Gymnastics coach Don Peters led the US women's team to eight Olympic medals. But according to a new exposé, he also sexually abused three teenage gymnasts.
The Orange County Register reports on allegations that Peters had sex with three gymnasts he coached in the 1980s. One, Doe Yamashiro, has gone on the record to accuse him of a years-long pattern of abuse. She describes the first time he made advances on her:
He asked to speak with me in his hotel room and he locked the door behind us. And then he began groping me. And that was the worst; that was really the worst of it because I had never been kissed by a boy, and I wasn't even interested in boys at that point. I didn't have breasts. I was totally pre-pubescent at 16. And, you know, if you spend your life in the gym, you're totally emotionally naive.
The following year, he had intercourse with her in a parked car:
I still couldn't say 'no' to him. That incident I had a very strong emotional reaction to. That was a real physical violation and I was disgusted. I was disgusted at him and myself. And that's it. I was in pain and I had just lost my virginity. And then I had to go to workout.

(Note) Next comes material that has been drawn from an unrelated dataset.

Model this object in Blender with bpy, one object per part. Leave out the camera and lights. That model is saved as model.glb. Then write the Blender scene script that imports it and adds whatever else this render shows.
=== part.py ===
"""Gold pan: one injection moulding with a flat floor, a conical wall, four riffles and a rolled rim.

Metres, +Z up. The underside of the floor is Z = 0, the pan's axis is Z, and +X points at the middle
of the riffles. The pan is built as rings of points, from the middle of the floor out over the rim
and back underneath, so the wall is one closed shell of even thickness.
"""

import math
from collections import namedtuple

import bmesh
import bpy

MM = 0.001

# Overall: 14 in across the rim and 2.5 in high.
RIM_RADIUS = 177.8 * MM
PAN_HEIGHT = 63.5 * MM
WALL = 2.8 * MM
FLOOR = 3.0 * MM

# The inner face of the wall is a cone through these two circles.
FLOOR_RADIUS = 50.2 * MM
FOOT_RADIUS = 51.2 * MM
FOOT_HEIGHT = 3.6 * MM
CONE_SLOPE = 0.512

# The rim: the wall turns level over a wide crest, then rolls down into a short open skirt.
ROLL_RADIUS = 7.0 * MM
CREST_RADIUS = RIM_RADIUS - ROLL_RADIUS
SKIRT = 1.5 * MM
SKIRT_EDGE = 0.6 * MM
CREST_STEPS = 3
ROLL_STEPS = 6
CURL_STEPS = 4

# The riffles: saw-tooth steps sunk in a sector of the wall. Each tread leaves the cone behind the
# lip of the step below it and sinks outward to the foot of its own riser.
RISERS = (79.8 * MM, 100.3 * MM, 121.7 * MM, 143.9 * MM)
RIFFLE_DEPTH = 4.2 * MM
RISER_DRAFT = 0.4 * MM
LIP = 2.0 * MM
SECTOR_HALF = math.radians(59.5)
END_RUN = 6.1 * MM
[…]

The age of consent in California is 18, so the alleged 1987 assault would constitute statutory rape — unfortunately, the statute of limitations has passed. Another woman, who did not give her name, told the Register that Peters "fondled" and had sex with her when she was 18. The woman had previously been molested by her father, which Peters knew, and she had already attempted suicide twice. She says, "I would include him in the people who have taken advantage of me. I was vulnerable and he knew that, and he really preys upon that kind of person." Peters's former office-mate Linda McNamara says he also confessed to having sex with a third teenager, this one under 18 — she has not come forward. Says Prof. Charol Shakeshaft,
There is a special relationship between a coach and an athlete, particularly in an individual event sport like gymnastics, swimming, tennis. The coach is very important to the success of the athlete, and there are no other places to find that support, or at least that's what the athlete believes, usually because the coach has taught the athlete that message: 'Without me, you wouldn't be able to do this.'
She adds, "they are afraid that if they speak up, they will lose all the good things and additional bad things will happen to them. The coach will hurt them, they will not be believed, they will lose their chances at the Olympics, etc." Other sports have suffered similar allegations in recent years: USA Swimming coaches have been accused of sexually abusing swimmers and secretly taping them while they changed. Yamashiro says the dangerous nature of gymnastics adds another layer of complexity: "you have this thing you're doing daily that is risking your life, and you have this coach who's spotting you and supposedly keeping you alive. So it just gets really twisted, the whole thing, twisted up." Peters is currently under investigation by USA Gymnastics — hopefully his case will draw attention to the need for oversight in the sport, and for alternative sources of support for young athletes who may currently feel they have nowhere to turn.